Daarnaast zorgt Hilsdorf ook voor een uitstekende personenregie. Zo is elk detail in de Siegmund-en-Sieglinde-scène op zijn plaats. Op het moment dat het Lenz-motief in het orkest weerklinkt, kruisen hun blikken elkaar. Als Sieglinde Siegmund te drinken aanbiedt, dan doopt hij eerst zijn vingers in het water om te proeven of het water wel veilig is. Over elke aanraking tussen de Wälsung-tweelingen is nagedacht. Hilsdorf laat zijn aandacht ook niet zakken voor het laatste bedrijf. Elke walkure krijgt een eigen karakter mee en reageert anders op de woede van Wotan tegenover Brünnhilde. De een kruipt weg onder tafel, de andere deinst angstig terug en nog een ander biedt weerstand. De hele opera is een aanschakeling van intrigerende scènes waarbij ik gefascineerd aan mijn stoel gekluisterd zat.

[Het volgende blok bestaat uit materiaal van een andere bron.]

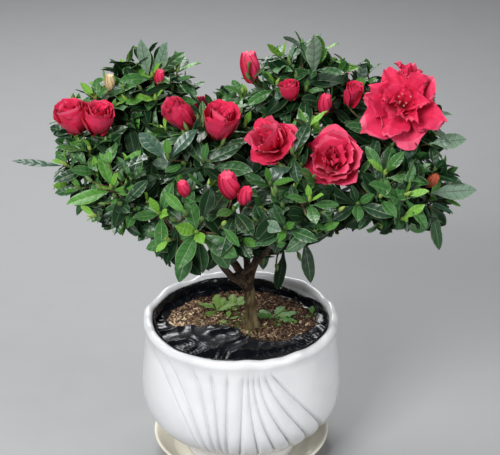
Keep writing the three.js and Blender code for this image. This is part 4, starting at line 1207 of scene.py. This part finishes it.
# Twigs, sprays and what grows on them.
# The side that the crown shows, and its lower edge from there: place across and height.
FRONT = Vector((0, -0.901, 0.434))
CROWN_FOOT = [
    (-160, 240), (-137, 228), (-120, 224), (-103, 215), (-86, 205), (-69, 196), (-52, 181), (-35, 174),
    (-18, 178), (-1, 188), (33, 196), (51, 205), (85, 213), (153, 213), (170, 207), (199, 231),
]


def spray_tip(at, faces, size, tint, slack):
    facing = Vector(faces).normalized()
    return {"kind": "spray", "at": Vector(at), "faces": facing, "size": size, "tint": tint, "slack": slack}


def placed_tips():
    """The twig ends placed one by one, as in the solids."""
    tips = [spray_tip(*facts, slack=0.25) for facts in SPRAYS]
    for root, tip, width, tint in LONE_LEAVES:
        at = Vector(root)
        faces = ((at - HEART).normalized() + FRONT).normalized()
        tips.append({
            "kind": "leaf", "at": at, "tip": Vector(tip), "faces": faces, "width": width, "tint": tint,
        })
    for kind, at, faces, size, _ in FLOWERS:
        tips.append({"kind": kind, "at": Vector(at), "faces": Vector(faces).normalized(), "size": size})
    return tips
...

Maar een intelligente regie gaat verloren als het muzikale aspect niet op hetzelfde niveau staat. Jeffrey Dowd en Danielle Halbwachs zongen respectievelijk Siegmund en Sieglinde. Beiden waren ook het koppel in de Essense Tannhäuser. Dowd was toen al een degelijke Tannhäuser en ook zijn Siegmund stond er. Hij komt soms wat afstandelijk over en is niet altijd even boeiend, maar puur vocaal is er weinig op aan te merken. Elk noot zit goed en hij kan indruk maken met de lang aangehouden "Wälse". Halbwachs bevestigt de indruk, die ze als Elisabeth gemaakt had. Ze heeft een gigantische stem, die ook nog eens mooi rond klinkt en waarmee ze ook mooi kan nuanceren.
De Hunding van Marcel Rosca viel in dit gezelschap wat uit de toon. Legato zingen is niet zijn sterkste kant, en als acteur maakt hij zich vaak schuldig aan overacting. Zijn slepende toon past trouwens veel beter bij de draak Fafner. Voor Hunding verwacht ik meer "beet" in zijn stem. Net zoals in Rheingold was Ildiko Szönyi weer een angstaanjagende Fricka... van het soort dat je niet graag in een donker straatje tegenkomt.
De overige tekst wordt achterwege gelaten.